The concept of corporate governance

            Corporate governance refers to a system of mostly rules, practices as well as procedures that direct as well as control a company. In most cases it involves the balancing of all the stakeholders that have an interest in the company including the management, shareholders, government, the community to mention but a few depending on the company. Essentially, corporate governance provides a framework that if followed will help the company attain its objective in an all round manner.

            Though a relatively new phenomenon, this concept has been able to take the world by storm with countries that have embraced it turning in a lot of development that their counterparts. The embracing as well as the internalization of corporate governance by different countries has been able to foster growth and development while creating a business friendly environment in which companies can co-exist with the state as well as the communities in which they operate (Fernando, 2009, p.23).

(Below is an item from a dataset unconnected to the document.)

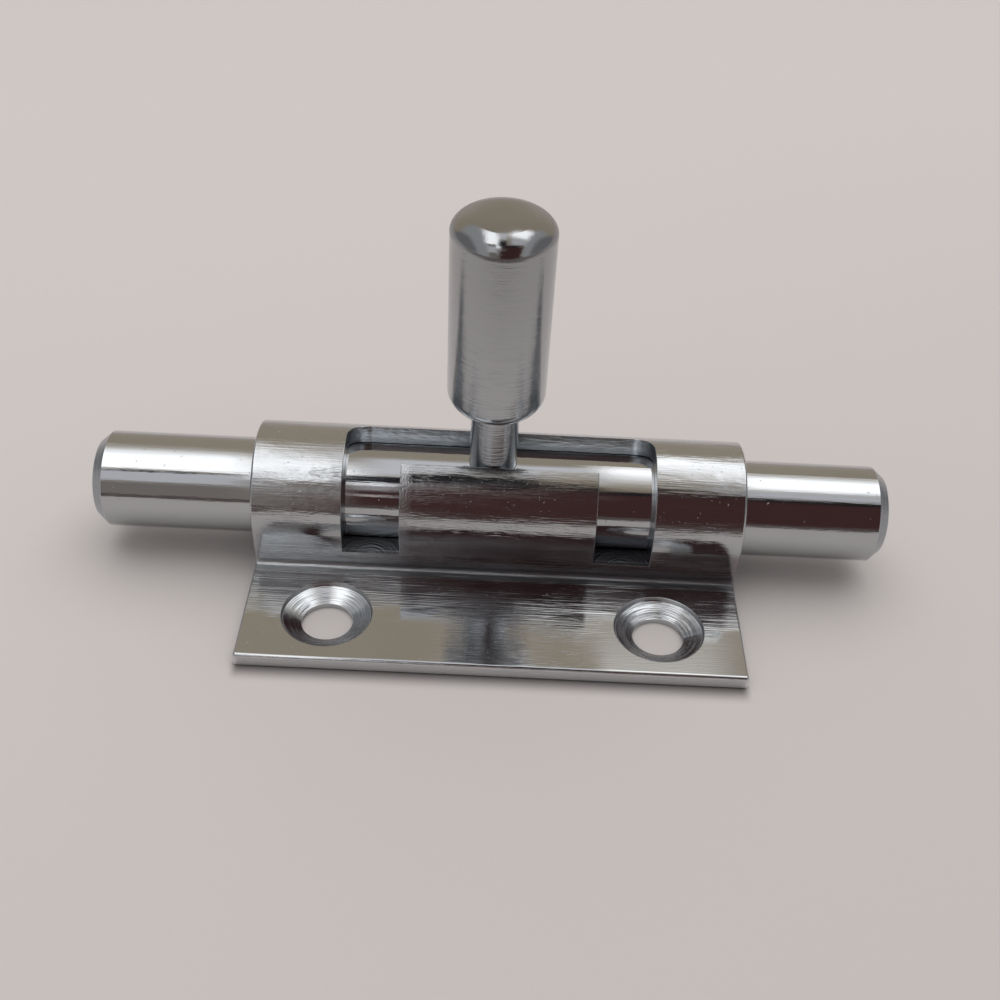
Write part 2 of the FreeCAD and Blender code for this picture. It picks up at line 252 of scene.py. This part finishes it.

Case study: the United States

           As recent as 2002, the United States enacted the Sarbanes-Oxley bill into law making it an act. This was ushered in to restore the public’s confidence in companies and markets. Prior to this act, there had been a string of bankrupted high profile companies that had been brought down by internal accounting fraud. This left a twist that ensured that the companies would essentially be governed by state laws and therefore failure due to breach of such laws would be answerable to the government. This ensures that not only are the interests of the company shareholders protected but that then community that usually benefits from activities such as employment are also taken care off. Thus, the country has over years adopted different legislations both at the federal as well as state level that ensure that corporate governance is fully realized in the state. Therefore, from the United States, the UK can learn to enact strong legislations that would act as a guidelines to both state as well as the companies and any other stakeholders of the importance of embracing corporate governance. This would also serve the purpose of regulating corporations that will then have to acknowledge the fact that rules have been put in place and therefore have to be followed and that failure of compliance would lead to outlined penalties (Chew & Gillan, 2009, p. 3).

Case study: India

            India, unlike the United States, has created a committee that deals with corporate governance know as the Securities and Exchange Board of India (SEBI). The board that in most cases takes on a trustee role for all the companies in India was created through the adoption of SEBI Act, 1992. The act gives the body statutory powers to be able to carry out its duties and functions. These approach adopted in India is believed to have been adopted from the Ghanaian principle of trusteeship and that it is a directive of the Indian constitution with a little twist in between. The preamble of the body is to among other functions “…to protect the interests of investors in securities and to promote the development of, and to regulate the securities market and for matters connected therewith or incidental thereto". In this case, the UK can similarly create a statutory body that would essentially act as a guide to wards the achievement of good corporate governance in the country (Das, 2008, p. 7).

 

 

 

References

Chew, D. H., & Gillan, S. L. (2009). U.S. corporate governance. New York, N.Y., Columbia University Press.

Das, S. C. (2008). Corporate governance in India: an evaluation. New Delhi, Prentice-Hall of India.

Fernando, A. C. (2009). Corporate governance: principles, policies and practices. New Delhi, Pearson Education.